Nick Kropfelder

Personal information
- Full name: Nicholas F. Kropfelder
- Date of birth: February 19, 1923
- Place of birth: Baltimore, Maryland, United States
- Date of death: August 4, 2012 (aged 60)
- Place of death: Maryland, United States
- Position: Center forward

Youth career
- 1947: Loyola Greyhounds

Senior career*
- Years: Team / Apps / (Gls)
- 1941–1942: Santa Maria K of C
- 1942–1943: Baltimore Americans
- 1946–1948: Baltimore Americans
- 1948–1953: Philadelphia Nationals
- 1953–1954: Baltimore Rockets

= Nicholas Kropfelder =

American soccer player and referee

Nicholas "Nick" Kropfelder (February 19, 1923 - August 4, 2012) was an American soccer center forward. He played professionally in the American Soccer League, leading the league twice in scoring.
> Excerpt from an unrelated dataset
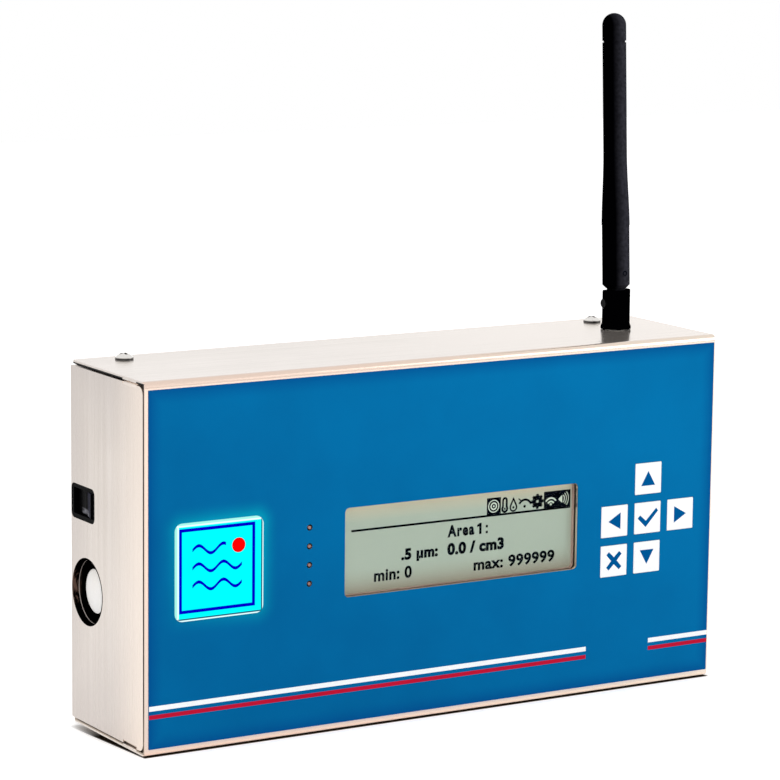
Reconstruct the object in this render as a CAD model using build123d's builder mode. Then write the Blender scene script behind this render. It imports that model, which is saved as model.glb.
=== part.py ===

He was inducted into the National Soccer Hall of Fame in 1996.

==Playing career==
Kropfelder grew up in Baltimore where he played baseball, basketball, and soccer at Mount Saint Joseph College, a secondary school, from 1938 to 1940. In soccer, he was a high scoring centerforward. From 1941 to 1942, then played for Santa Maria K of C in the Baltimore Catholic soccer league. From September to November 1941, he went on trial with Baltimore SC of the American Soccer League, but returned to Santa Maria as it made a run to the semifinals of the 1942 National Amateur Cup. In the fall of 1942, he signed as an amateur with the Baltimore Americans of the ASL. His younger brother Charley played for the Americans during this time as well. In 1943, Kropfelder's career was interrupted by military service during World War II and he didn't return to the Americans until 1946. In addition to playing for the Americans, he also attended Loyola College where he played on the school's soccer team in 1947. Kropfelder and his teammates dominated the Mason-Dixon Conference and Kropfelder was named as an Honorable Mention (third team) All American. However, he was stripped of his collegiate eligibility based on his time as a professional with the Americans. Kropfelder led the ASL in scoring during the 1947–1948 season with 19 goals. In 1948, he moved to the Philadelphia Nationals and played with them through the end of the 1952–1953 season. He led the league in scoring for a second time with seventeen goals in 1950–1951. In addition to his personal achievements, he also won the 1950 and 1951 league titles, 1951, 1952 and 1953 league cups. He was also part of two teams which lost the National Challenge Cup championship (1949 and 1952). He finished his career with one season with the Baltimore Rockets before retiring in 1954.

==Post-playing career==
After retiring from playing professionally, Kropfelder served as both an NCAA and amateur referee for several decades. In 1993, he was elected president of the Maryland Old Timers Soccer Association in 1993.

Kropfelder was inducted into the National Soccer Hall of Fame in 1996.